Der Engel redet mit dem vor ihm liegenden Propheten. Er sagt ihm: Ich bin ausgegangen, dir zu widerstehen, dir feindlich entgegen zu treten, denn dein Weg ist vor mir verkehrt. Diesen nämlichen Engel sah auch Josua, der ihn fragte: Gehörst du uns an oder unsern Feinden? worauf er antwortete: Nein, sondern ich bin der Fürst über das Heer des Herrn, also für uns. Und dann muss es gelingen. Ihn sah auch Gideon, der ihm einen Altar baute, und hieß ihn den Herrn des Friedens. Beider Weg war recht vor dem Herrn, und er deswegen mit ihnen. Wohl Allen, von denen das gilt, möchten sie sich auch etwa in Umständen befinden, dass sie mit Gideon zu fragen geneigt und veranlasst wären: Ist der Herr mit uns, warum ist uns denn solches Alles widerfahren?

Bileam bekennt: Ich habe gesündigt. Aber wie wenig sah er von seiner Sünde und davon ein, dass sein ganzer Weg, seine ganze Gesinnung, seine gesamte Handlungsweise nichts tauge. Und eine solche Einsicht in unsere Sünde ist doch erforderlich, wenn sie eine vollständige sein soll. Er dachte wohl nur hauptsächlich an die, allerdings tadelnswerte, zornige Misshandlung seiner Eselin, die denn doch am Ende nicht viel bedeutete. Und gerade so gering denkt der Mensch von seiner Sünde, hat ihn der Heilige Geist nicht davon überzeugt, und eben deswegen sucht er die Gnade gar nicht oder so lau, dass es nicht mehr ist, wie nichts. So hören wir auch den Bileam nicht bußfertig um Vergebung seiner Sünde, nicht um Gnade und Barmherzigkeit flehen; es ist ihm nicht wie dem Hiskia sehr bange, dass er gewinselt hätte wie eine Turteltaube oder Schwalbe; er fleht nicht wie David: Die Angst meines Herzens ist groß, vergib mir alle meine Sünde, kurz, es ist in seinem Benehmen nichts, das einem Kinde Gottes ziemt. Sein Wille bleibt derselbe, da der's doch hauptsächlich ist, der durch eine wahre Wiedergeburt verändert wird, dass er hasst das Arge und dem Guten anhängt. Sein Hang zur Welt ist noch in seiner vollen Herrschaft da: weil er aber gewahr wird, dass ihm dies lebensgefährlich werden könnte, sagt er: Ich will wieder umkehren, wenn dir's nicht gefällt. Aber mit solchem murrenden, erzwungenen Dienst geschieht Gott kein Gefallen. Mit Unwillen sagte deswegen der Engel: Zeuch hin! wie der Herr einst zum Judas sagte: Was du tust, das tue bald! Und Bileam zog hin in sein Verderben, und musste doch reden, was der Herr dieser widerspenstigen Seele gebot.

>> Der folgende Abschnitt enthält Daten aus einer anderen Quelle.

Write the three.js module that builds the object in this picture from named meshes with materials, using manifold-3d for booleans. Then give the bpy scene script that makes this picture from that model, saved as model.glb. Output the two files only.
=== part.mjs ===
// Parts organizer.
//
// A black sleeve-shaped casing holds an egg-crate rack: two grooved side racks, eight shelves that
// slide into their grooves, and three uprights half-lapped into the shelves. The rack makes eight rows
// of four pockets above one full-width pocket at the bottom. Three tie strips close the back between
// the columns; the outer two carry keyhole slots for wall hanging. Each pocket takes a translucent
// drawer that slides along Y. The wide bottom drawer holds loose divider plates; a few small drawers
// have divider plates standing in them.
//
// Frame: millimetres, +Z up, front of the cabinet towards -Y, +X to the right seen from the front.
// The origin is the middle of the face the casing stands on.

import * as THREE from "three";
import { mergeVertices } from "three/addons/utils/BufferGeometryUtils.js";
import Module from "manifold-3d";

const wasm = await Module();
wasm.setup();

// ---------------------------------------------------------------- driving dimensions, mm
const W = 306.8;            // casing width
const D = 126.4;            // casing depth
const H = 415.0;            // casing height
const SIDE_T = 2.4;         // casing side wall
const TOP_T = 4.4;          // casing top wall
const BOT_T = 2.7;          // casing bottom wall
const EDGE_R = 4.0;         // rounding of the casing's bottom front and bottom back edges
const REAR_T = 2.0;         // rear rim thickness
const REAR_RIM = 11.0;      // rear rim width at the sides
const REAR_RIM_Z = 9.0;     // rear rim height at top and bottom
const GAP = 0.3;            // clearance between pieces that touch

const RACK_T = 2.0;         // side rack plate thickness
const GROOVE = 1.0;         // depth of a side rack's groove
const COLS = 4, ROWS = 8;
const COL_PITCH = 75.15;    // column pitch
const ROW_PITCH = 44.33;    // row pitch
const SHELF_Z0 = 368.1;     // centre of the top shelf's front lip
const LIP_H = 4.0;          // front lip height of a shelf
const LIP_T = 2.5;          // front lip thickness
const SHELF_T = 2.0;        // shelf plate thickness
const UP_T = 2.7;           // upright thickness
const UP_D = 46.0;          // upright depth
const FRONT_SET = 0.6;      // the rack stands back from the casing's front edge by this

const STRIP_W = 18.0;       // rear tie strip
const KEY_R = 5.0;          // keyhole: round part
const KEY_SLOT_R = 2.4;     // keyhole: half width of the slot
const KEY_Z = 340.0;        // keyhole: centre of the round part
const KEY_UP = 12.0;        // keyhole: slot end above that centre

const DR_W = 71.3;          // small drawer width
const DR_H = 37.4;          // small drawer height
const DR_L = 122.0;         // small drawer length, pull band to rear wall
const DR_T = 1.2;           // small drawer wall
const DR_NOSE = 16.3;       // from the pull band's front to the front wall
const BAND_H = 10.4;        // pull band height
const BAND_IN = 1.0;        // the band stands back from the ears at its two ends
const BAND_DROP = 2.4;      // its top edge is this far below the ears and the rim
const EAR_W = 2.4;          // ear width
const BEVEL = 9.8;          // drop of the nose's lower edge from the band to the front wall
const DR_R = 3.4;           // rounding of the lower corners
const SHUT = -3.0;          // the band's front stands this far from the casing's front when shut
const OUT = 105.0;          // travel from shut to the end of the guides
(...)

Lasst uns diesen Abschnitt aus der Geschichte Bileams mit folgenden zwei Bemerkungen schließen: Erstlich schöpfen wir hieraus einen Beitrag zur Kenntnis und Würdigung der Beschaffenheit unserer Natur, wie sie jetzt ist. Dieser Prophet hatte kein anderes Herz, wie wir, und wir haben das nämliche Herz wie er. Arglistig und betrüglich ist des Menschen Herz, ja verzweifelt böse ist es. Wie viel Ursache, alles Vertrauen auf unsere eigene Weisheit, Kraft und Würdigkeit gänzlich fahren zu lassen, ja Alles, was in uns ist, ganz und gar zu verdammen! Zweitens: Wer soll dies Herz ändern? Wer anders, als der allmächtige Bundesgott? Er kann's, kann's allein, kann's gewiss. Er will's auch, will's gewiss, denn er hat's verheißen. Indem wir also alles Vertrauen auf uns selbst fahren lassen, ja verabscheuen, lasst uns vollkommen hoffen auf seine Gnade in Christo Jesu allein, und aus aller Macht mit David schreien: Schaffe in mir, Gott, ein rein Herz und gib mir einen neuen gewissen Geist; lehre mich tun nach deinem Wohlgefallen; dein guter Geist leite mich auf ebener Bahn! Amen.